Thursday, August 3, 2006
The Decalogue: Whole Duty of Man
“Let us hear the conclusion of the matter: Fear God, and keep his commandments: for this is the whole duty of man.” (Eccl.12:13)
In an article written by David Sapsted in the London Telegraph, dated 7/31/06 and under the title, “Teachers to stop teaching right from wrong,” you will read these lines: “Instead of a requirement to teach right from wrong, schools will only have to ensure that children between the ages of 11 and 14 have secure value beliefs and are committed to human rights.” Nothing is said about just where these “value beliefs” will come from, presumably so that they can change as social mores do. What they are looking for, so it seems, is “young people who should become responsible citizens who make a positive contribution to society.” In other words, if your lying, cheating, adultery, and godlessness in general does not hinder you from fulfilling your duties on the city counsel, you will not be faulted. If our duty to society was all we were going to have to account for, it might not be too absurd to reason this way.
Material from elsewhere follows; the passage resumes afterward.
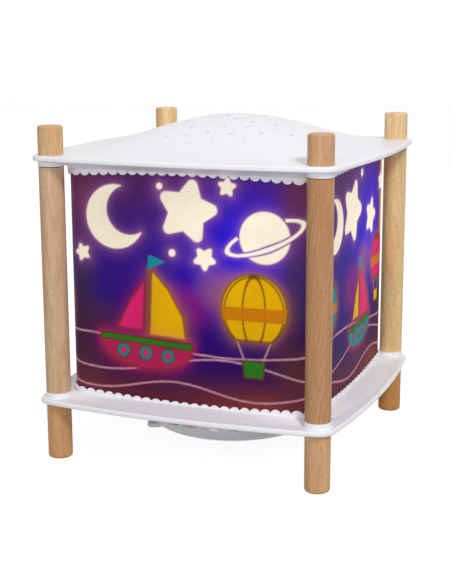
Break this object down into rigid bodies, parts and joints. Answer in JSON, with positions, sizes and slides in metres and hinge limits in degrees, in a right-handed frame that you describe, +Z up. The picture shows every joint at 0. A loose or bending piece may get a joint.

But that is not the case.
Every man and woman on the face of the earth has one supreme duty: to fear God and keep His commandments. This is true no matter what our race, gender, religion, or creed of life may be. Whether we ever acknowledge it or not, the obligation is still there. As a non-believer, we may look on them as obsolete, and as a professing believer, we may afford them mere lip service, but the fact remains, God has laid down ten basic precepts that He expects man to adhere to.
“But,” it has been argued, “We are not “under law, but under grace”; Paul says so in Romans 6:14.” This is true, but he hardly takes a breath before adding, “What then? shall we sin because we are not under the law, but under grace? God forbid” (v. 17); and he assures us in 7:14, “…with the mind I myself serve the law of God…” The “Law of God,” sometimes called “The Decalogue,” are those Ten Commandments written by His own finger on tables of stone (Exo.31:18) and kept safe within the Ark of the Covenant in the Tabernacle (2 Chron.5:10).These do not change under any circumstances. The ceremonial laws and ordinances, that part of the Law laid down by Moses to the children of Israel, may have been rendered non-binding by the death of Christ on the Cross (Col.2:14), but the Law of God, as given in those ten perpetually binding commandments are “a reflection of the character of God and a revelation of His moral order…binding upon all rational creatures,” says A.W. Pink in his little booklet, The Law and the Saint. This is the law written in the hearts of both Jew (Heb.10:16) and Gentile (Rom.2:14-15).
As further evidence of their perpetuity, we will see as we consider each one individually that they are repeated (except for one) in the New Testament—even elaborated upon. Indeed, our Lord made it clear that He did not come to destroy the law, but rather, to fulfill it (Matt.5:17). He was, and still remains, the only perfect Law-keeper. It is for this reason that we, as benefactors of both His perfect life and perfect death, have the assurance that the law has been fulfilled in us (not by us); therefore we can stand before God blameless (Rom.8:3-4). The fact that keeping the law in itself could never save us is proven by the fact that the substitutionary death of a Savior was necessary. “Therefore by the deeds of the law shall no flesh be justified in his sight: for by the law is the knowledge of sin” (Rom.3:20). The law is admirably able to provide knowledge of sin, but miserably unable to do anything about it.
So, although the moral law cannot be our Savior, it is still our guide. And, as Puritan writer, Thomas Watson, has said, “They who will not have the law to rule over them, shall never have the gospel to save them.” By this he means that antagonism against God’s moral code is evidence of an absence of the grace of God in the heart. Because of our standing in Christ, the Law of God may not condemn, but it has still has every right to command us.
Proverbs 29:18 says, "[H]e that keepeth the law, happy is he." Commenting on this verse in an article I entitled, “Those Happy Law-keepers,” I said, “When I know that what I'm doing is right, I'm deliciously happy. I am happy now, and I'll be even happier when I stand before the Lord.” First John 5:3 says, “For this is the love of God, that we keep his commandments: and his commandments are not grievous.” This verse lets us know that God gave us these commandments because He loves us and wants only the best for us. And to those of us who love Him, they are not grievous; they are gratifying. They give me the same assurance that meaningful, enforced rules give to any child: the knowledge that my Father considers me worth the effort.
Today begins a mini-series, if you will, on the Decalogue, the Ten Commandments. I hope I have been able to remind you again of their importance. The educational system of England (and, for all practical purposes, the U.S.) may have decided to abandon the teaching of right from wrong, but God has not abdicated His role. And the fact that there will always be at least one point in which I will offend (James 2:10) does not justify simply throwing in the towel. After all, I will never be perfectly clean, but that doesn’t keep me from taking a bath every day!